Anyone familiar with working in actual open source communities will immediately perceive how Android is more open in name than in practice. For readers less familiar with open source best practices, it is instructive to hold the Android project up to the standard Open Source definition created by the Open Source Initiative (opensource.org) as laid out in Table 3.
Android vs. OSI Open Source definition.
The Oracle Suit
Android, like many mobile platforms before it, provides a virtual machine execution engine (Dalvik), similar to Java. When Google launched Android, they stated that the re-implementation of Java was necessary for technical reasons—claiming “Java is broken.” At the time, Java IP owner Sun did not pursue the matter, and chose instead to promote authentic “Coffee Cup” licensed implementations and its own mobile platform JavaFX Mobile to compete with Google’s new mobile OS. Fast forward to 2011—Sun is now a division of Oracle, Google’s stalwart competitor and a fierce protector of its IP portfolio, including Java.
In 2010, Oracle initiated legal action against Google for copyright violations and patent infringement, and in 2011 many of the particulars of the suit were disclosed to the public. Analysis of the claims seems to reveal that several counts regarding patents indeed have merit. Without a strong patent portfolio for counter claims and cross licensing, Google is exposed to damages, and Android deployers will likely have to foot the bill for run-time royalties—$5.00/copy or more, according to one analysis.
This legal challenge won’t soon topple Android from its mobile leadership position, but it will likely make it more expensive for OEMs to build “mass market” smartphones from it. So much for free software and free beer in one cute green container!
Certainly, Android is not ideal for all types of device designs. It presents a dazzling array of features and capabilities for mobile/wireless devices and an attractive OS option for other intelligent devices. In particular, Android is a viable alternative for designs that benefit from a graphical user interface, field-upgrade capability, a complement of ready-to-use applications, and both Java-style and native C/C++ run-times.
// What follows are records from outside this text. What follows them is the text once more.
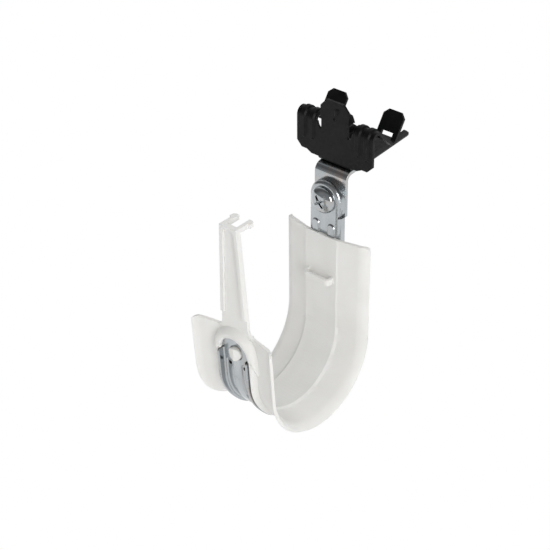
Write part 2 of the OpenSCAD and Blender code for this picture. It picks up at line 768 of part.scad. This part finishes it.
// Flanges folded back from both sides of the tongue
module tongue_flanges() {
    root = wall_z + bend_h + jaw_bend;
    top = wall_z + shoulder_h;
    for (s = [0, 1]) mirror([s, 0, 0]) across(body_half - clip_t, body_half)
        polygon([[wall_y + 0.1, root], [wall_y + 0.1, top], [wall_y + 1.2, top],
            [wall_y + tongue_fold - 1.5, top - 1.2], [wall_y + tongue_fold - 0.7, top - 3],
            [wall_y + tongue_fold, root]]);
}

module beam_clip() {
    color("dimgray") hung() difference() {
        union() {
            translate([0, wall_y + clip_t, wall_z]) rotate([90, 0, 0])
                linear_extrude(clip_t) wall_outline();
            across(-fold_half, fold_half) base_profile();
            base_channel();
            for (s = [0, 1]) mirror([s, 0, 0]) jaw();
            tongue_flanges();
        }
        on_seat() translate([0, rivet_at, -1]) cylinder(d = rivet_d, h = clip_t + 2);
    }
}

// Rivet through the clip's base and the bracket's seat
module clip_rivet() {
    color("darkgray") hung() on_seat() translate([0, rivet_at, 0]) {
        translate([0, 0, -bracket_t - rivet_head_h])
            cylinder(d1 = rivet_head_d - 2, d2 = rivet_head_d, h = rivet_head_h);
        translate([0, 0, -bracket_t - eps]) cylinder(d = rivet_d, h = bracket_t + clip_t + 2 * eps);
        translate([0, 0, clip_t])
            cylinder(d1 = rivet_head_d, d2 = rivet_head_d - 2, h = rivet_head_h);
    }
}

saddle();
j_strip();
angle_bracket();
pan_screw();
hex_nut();
beam_clip();
clip_rivet();
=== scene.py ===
import math
import bpy
from mathutils import Matrix, Vector


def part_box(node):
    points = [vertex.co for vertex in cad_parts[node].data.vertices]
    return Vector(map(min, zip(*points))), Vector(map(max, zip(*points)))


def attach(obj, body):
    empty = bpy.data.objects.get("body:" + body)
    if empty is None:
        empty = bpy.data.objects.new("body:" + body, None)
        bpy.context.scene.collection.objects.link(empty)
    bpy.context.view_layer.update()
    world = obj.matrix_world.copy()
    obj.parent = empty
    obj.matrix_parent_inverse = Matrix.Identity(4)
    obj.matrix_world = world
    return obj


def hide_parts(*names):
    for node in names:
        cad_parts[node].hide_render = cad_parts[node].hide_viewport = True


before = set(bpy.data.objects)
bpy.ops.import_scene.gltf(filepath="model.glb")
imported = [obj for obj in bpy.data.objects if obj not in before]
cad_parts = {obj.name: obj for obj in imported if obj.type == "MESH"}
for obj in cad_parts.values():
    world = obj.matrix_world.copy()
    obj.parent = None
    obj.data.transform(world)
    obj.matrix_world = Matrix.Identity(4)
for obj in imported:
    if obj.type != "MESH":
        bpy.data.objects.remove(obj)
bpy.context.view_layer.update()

bpy.context.scene.view_settings.view_transform = "Standard"


# ---------------------------------------------------------------------------
# Camera: stands in front of the hook, to its right and above it, with a long
# lens, so that the whole hook is in the frame with room on every side.
axis_y, axis_z = -0.0455635, -0.0773519      # the bundle's axis, from the clip's grip
turn, lift, roll = math.radians(42.42), math.radians(32.56), math.radians(-0.71)
right = Vector((math.cos(turn), math.sin(turn), 0))
away = Vector((math.sin(turn) * math.cos(lift), -math.cos(turn) * math.cos(lift),
               math.sin(lift)))
up = away.cross(right)
right, up = (math.cos(roll) * right + math.sin(roll) * up,
             math.cos(roll) * up - math.sin(roll) * right)
look = Matrix((right, up, away)).transposed()
shift_x, shift_y, distance = 0.00319, -0.02951, 0.60194
place = look @ Vector((-shift_x, -shift_y, distance)) + Vector((0, axis_y, axis_z))
lens = bpy.data.cameras.new("view")
lens.sensor_width = 36
lens.lens = 93.8618
lens.clip_end = 20
view = bpy.data.objects.new("view", lens)
bpy.context.collection.objects.link(view)
view.matrix_world = Matrix.Translation(place) @ look.to_4x4()
bpy.context.scene.camera = view


# ---------------------------------------------------------------------------
# Studio: a white floor well below the hook, a key lamp on the right, a weak
# fill in front on the left, and a broad lamp above. Metal mirrors the white
# floor, and above it a greyer room.
def node_in(tree, kind, **settings):
    node = tree.nodes.new(kind)
    for name, value in settings.items():
        setattr(node, name, value)
    return node


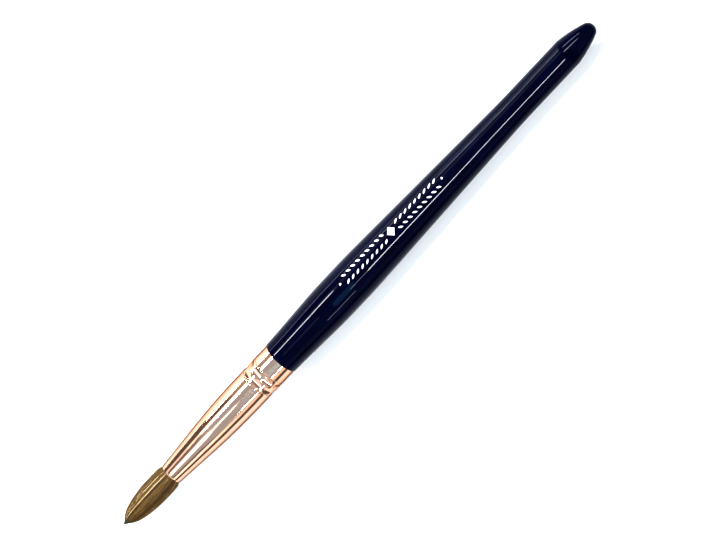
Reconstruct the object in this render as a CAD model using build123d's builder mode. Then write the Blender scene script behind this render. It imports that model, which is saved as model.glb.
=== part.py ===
from build123d import *
import math
import os

# A round hair brush for fine detail work, lying on a flat surface.
# The brush axis runs along X, with the point of the hair at -X and the butt at +X.
# Z is up, and the thickest part of the handle rests on z = 0.

# Lengths along the axis
tuft_length = 18.0  # hair that shows ahead of the ferrule
cone_length = 20.5  # drawn front part of the ferrule
barrel_length = 21.4  # straight rear part of the ferrule
handle_length = 118.1  # handle that shows behind the ferrule

# Handle outline, measured over the lacquer
shoulder_step = 0.20  # how far the shoulder stands out from the ferrule
swell_rise = 0.04  # from the shoulder to where the swell begins
belly_radius = 5.60  # thickest part, where the fingers hold it
tail_radius = 3.88
shoulder_run = 2.8  # nearly straight run behind the ferrule
swell_length = 15.75
belly_run = 11.7
tail_run = 21.05
nose_length = 9.5  # rounded end behind the crease
nose_tip_radius = 2.1
nose_slope = 19.0  # degrees, where the flank of the nose meets its tip
shoulder_blend = 2.4  # length of each rounded corner, to either side of it
swell_blend = 3.5
belly_blend = 3.0
tail_blend = 4.5
lacquer_thickness = 0.18

# Foil ornament stamped on the lacquer
stamp_start = 26.0  # from the shoulder to the first dot
stamp_length = 38.3
stamp_height = 2.8
stamp_angle = 18.0  # degrees round the handle, from the top towards +Y
stamp_thickness = 0.03
leaf_count = 9  # pairs of leaves on each side of the middle lozenge
leaf_length = 1.45
leaf_width = 0.50
leaf_slant = 32.0  # degrees
lozenge_length = 2.6
dot_radius = 0.27

# Ferrule, a seamless tube drawn to a cone at the mouth
mouth_radius = 2.98
barrel_radius = 4.66
cone_blend = 9.0
ferrule_wall = 0.30
lip_round = 0.12
crimp_setback = 4.6  # second ring line, from the shoulder
crimp_length = 4.5  # from the first ring line to the second
crimp_line_width = 0.5
crimp_line_depth = 0.12
crimp_dents = 8  # dents in each of the two rows
dent_depth = 0.25
dent_land = 0.10  # flat strip between the rows
dent_bead = 0.20  # how far the crimp pushes the bore inwards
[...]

It is a less attractive choice for
- Headless devices
- Devices with extremely limited RAM and persistent storage
- Closed-box designs
- Legacy support for RTOS APIs and other specialized interfaces
- Systems with pervasive hard real-time / low-latency response needs
- Designs built on “minority” CPU families or special-purpose silicon
I have encountered development teams building applications of these outlying types who nonetheless favor Android as option. Enthusiasm for the platform is so great (as it was for embedded Linux) that Android is often deployed not because of its attributes, but in spite of them.